I voted no, but if its an expansion sold separately I would be fine with that.

I think adding price to a console that is already going to have a hard time making headway is a bad idea. I really do not think that putting it in the system necessarily mean that it won't be a dumper either way.

Also this isn't a Flashback. This is a mew system that will have its own virtual console. People do not widely remember INTV from the day so why focus on moving backwards? Move forward and they are already saying that they will sell the games cheap and that you will own them on the console.

Since I grew up with the NES this would be like me saying I do not want to buy a Nintendo Switch because I can't shove my NES carts in it.
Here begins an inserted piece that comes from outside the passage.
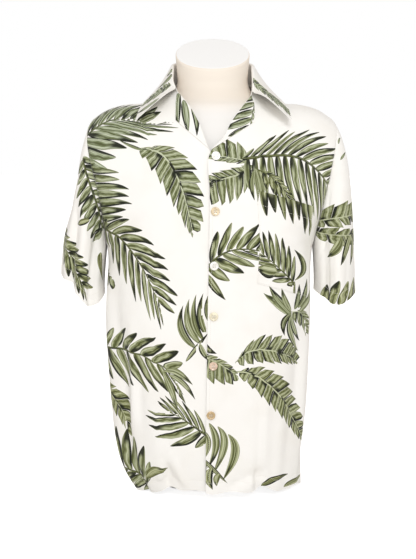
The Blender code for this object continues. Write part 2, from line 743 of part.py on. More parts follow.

Or my SNES, N64, Gamecube, Wii, or WiiU for that matter.

Virtual console good. An expensive legacy inspired console that doesn't have the Atari name recognition is going to be harder to get in homes of the average household that isn't an INTV freak. This system will need more than this community to be a success and if you want it to be updated and supported they need it in households buying their cheap games.

On a side note I live in a city that not even the retro game store carries Atari games. I asked if that was going to change once they got the Retron 77 in amd they said, "No." Not everyone has those games available at hand. Adding the cart will probably scare some people away that are a little more casual because, "Why buy a system I can't find games for?"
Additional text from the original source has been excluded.